Would you restate all the data that follows, word for word?
--- BEGIN SUPPLIED DATA ---
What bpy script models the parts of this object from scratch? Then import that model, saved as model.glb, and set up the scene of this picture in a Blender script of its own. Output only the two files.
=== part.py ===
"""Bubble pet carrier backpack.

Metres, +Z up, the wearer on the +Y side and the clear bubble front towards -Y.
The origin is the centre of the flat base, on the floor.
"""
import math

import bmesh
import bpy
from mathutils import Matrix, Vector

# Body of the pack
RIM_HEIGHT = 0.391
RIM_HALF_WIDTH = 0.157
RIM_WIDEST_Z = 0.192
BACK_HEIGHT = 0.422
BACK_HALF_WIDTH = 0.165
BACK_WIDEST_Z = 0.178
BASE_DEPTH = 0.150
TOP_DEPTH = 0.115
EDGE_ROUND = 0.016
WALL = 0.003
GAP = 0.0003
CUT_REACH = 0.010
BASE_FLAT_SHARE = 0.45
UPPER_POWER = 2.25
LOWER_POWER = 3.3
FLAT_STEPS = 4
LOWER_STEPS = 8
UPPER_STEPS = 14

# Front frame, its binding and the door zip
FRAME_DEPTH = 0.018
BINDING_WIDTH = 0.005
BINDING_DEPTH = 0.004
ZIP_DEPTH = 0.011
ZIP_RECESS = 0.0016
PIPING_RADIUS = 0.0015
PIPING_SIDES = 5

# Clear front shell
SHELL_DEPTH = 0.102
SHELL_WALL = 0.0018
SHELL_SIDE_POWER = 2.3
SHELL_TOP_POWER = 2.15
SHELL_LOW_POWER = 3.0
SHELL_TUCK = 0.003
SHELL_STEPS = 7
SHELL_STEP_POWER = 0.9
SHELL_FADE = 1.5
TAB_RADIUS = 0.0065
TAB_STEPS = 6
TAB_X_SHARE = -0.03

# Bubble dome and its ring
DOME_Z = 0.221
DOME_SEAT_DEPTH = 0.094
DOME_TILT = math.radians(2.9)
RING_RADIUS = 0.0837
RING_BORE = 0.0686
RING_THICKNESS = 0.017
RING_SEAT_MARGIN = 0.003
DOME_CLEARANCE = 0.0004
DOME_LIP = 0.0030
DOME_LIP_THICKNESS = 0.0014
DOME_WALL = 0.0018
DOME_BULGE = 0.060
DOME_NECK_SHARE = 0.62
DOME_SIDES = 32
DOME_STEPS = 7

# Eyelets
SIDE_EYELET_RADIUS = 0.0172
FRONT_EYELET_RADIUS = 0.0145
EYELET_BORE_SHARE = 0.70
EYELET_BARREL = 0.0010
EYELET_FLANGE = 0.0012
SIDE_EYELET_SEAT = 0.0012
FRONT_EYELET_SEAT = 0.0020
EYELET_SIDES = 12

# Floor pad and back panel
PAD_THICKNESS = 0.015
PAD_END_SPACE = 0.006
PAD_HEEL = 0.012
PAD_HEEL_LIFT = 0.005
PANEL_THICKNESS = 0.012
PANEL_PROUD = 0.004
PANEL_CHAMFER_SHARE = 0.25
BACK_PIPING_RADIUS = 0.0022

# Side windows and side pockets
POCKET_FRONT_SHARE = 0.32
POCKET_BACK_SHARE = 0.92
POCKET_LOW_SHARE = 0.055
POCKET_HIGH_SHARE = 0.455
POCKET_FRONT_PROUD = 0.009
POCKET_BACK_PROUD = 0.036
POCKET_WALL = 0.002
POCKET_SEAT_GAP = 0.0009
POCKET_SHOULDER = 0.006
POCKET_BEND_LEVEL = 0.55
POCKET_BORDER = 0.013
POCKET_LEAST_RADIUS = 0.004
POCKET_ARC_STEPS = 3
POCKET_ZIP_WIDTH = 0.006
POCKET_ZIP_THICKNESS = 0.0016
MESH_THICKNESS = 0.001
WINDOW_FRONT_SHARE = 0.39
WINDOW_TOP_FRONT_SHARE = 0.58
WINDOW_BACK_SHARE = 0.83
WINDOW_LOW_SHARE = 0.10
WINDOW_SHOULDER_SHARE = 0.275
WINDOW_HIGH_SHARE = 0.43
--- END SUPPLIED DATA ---
▶ [RESPONSE TO THE EXERCISE]
What bpy script models the parts of this object from scratch? Then import that model, saved as model.glb, and set up the scene of this picture in a Blender script of its own. Output only the two files.
=== part.py ===
"""Bubble pet carrier backpack.

Metres, +Z up, the wearer on the +Y side and the clear bubble front towards -Y.
The origin is the centre of the flat base, on the floor.
"""
import math

import bmesh
import bpy
from mathutils import Matrix, Vector

# Body of the pack
RIM_HEIGHT = 0.391
RIM_HALF_WIDTH = 0.157
RIM_WIDEST_Z = 0.192
BACK_HEIGHT = 0.422
BACK_HALF_WIDTH = 0.165
BACK_WIDEST_Z = 0.178
BASE_DEPTH = 0.150
TOP_DEPTH = 0.115
EDGE_ROUND = 0.016
WALL = 0.003
GAP = 0.0003
CUT_REACH = 0.010
BASE_FLAT_SHARE = 0.45
UPPER_POWER = 2.25
LOWER_POWER = 3.3
FLAT_STEPS = 4
LOWER_STEPS = 8
UPPER_STEPS = 14

# Front frame, its binding and the door zip
FRAME_DEPTH = 0.018
BINDING_WIDTH = 0.005
BINDING_DEPTH = 0.004
ZIP_DEPTH = 0.011
ZIP_RECESS = 0.0016
PIPING_RADIUS = 0.0015
PIPING_SIDES = 5

# Clear front shell
SHELL_DEPTH = 0.102
SHELL_WALL = 0.0018
SHELL_SIDE_POWER = 2.3
SHELL_TOP_POWER = 2.15
SHELL_LOW_POWER = 3.0
SHELL_TUCK = 0.003
SHELL_STEPS = 7
SHELL_STEP_POWER = 0.9
SHELL_FADE = 1.5
TAB_RADIUS = 0.0065
TAB_STEPS = 6
TAB_X_SHARE = -0.03

# Bubble dome and its ring
DOME_Z = 0.221
DOME_SEAT_DEPTH = 0.094
DOME_TILT = math.radians(2.9)
RING_RADIUS = 0.0837
RING_BORE = 0.0686
RING_THICKNESS = 0.017
RING_SEAT_MARGIN = 0.003
DOME_CLEARANCE = 0.0004
DOME_LIP = 0.0030
DOME_LIP_THICKNESS = 0.0014
DOME_WALL = 0.0018
DOME_BULGE = 0.060
DOME_NECK_SHARE = 0.62
DOME_SIDES = 32
DOME_STEPS = 7

# Eyelets
SIDE_EYELET_RADIUS = 0.0172
FRONT_EYELET_RADIUS = 0.0145
EYELET_BORE_SHARE = 0.70
EYELET_BARREL = 0.0010
EYELET_FLANGE = 0.0012
SIDE_EYELET_SEAT = 0.0012
FRONT_EYELET_SEAT = 0.0020
EYELET_SIDES = 12

# Floor pad and back panel
PAD_THICKNESS = 0.015
PAD_END_SPACE = 0.006
PAD_HEEL = 0.012
PAD_HEEL_LIFT = 0.005
PANEL_THICKNESS = 0.012
PANEL_PROUD = 0.004
PANEL_CHAMFER_SHARE = 0.25
BACK_PIPING_RADIUS = 0.0022

# Side windows and side pockets
POCKET_FRONT_SHARE = 0.32
POCKET_BACK_SHARE = 0.92
POCKET_LOW_SHARE = 0.055
POCKET_HIGH_SHARE = 0.455
POCKET_FRONT_PROUD = 0.009
POCKET_BACK_PROUD = 0.036
POCKET_WALL = 0.002
POCKET_SEAT_GAP = 0.0009
POCKET_SHOULDER = 0.006
POCKET_BEND_LEVEL = 0.55
POCKET_BORDER = 0.013
POCKET_LEAST_RADIUS = 0.004
POCKET_ARC_STEPS = 3
POCKET_ZIP_WIDTH = 0.006
POCKET_ZIP_THICKNESS = 0.0016
MESH_THICKNESS = 0.001
WINDOW_FRONT_SHARE = 0.39
WINDOW_TOP_FRONT_SHARE = 0.58
WINDOW_BACK_SHARE = 0.83
WINDOW_LOW_SHARE = 0.10
WINDOW_SHOULDER_SHARE = 0.275
WINDOW_HIGH_SHARE = 0.43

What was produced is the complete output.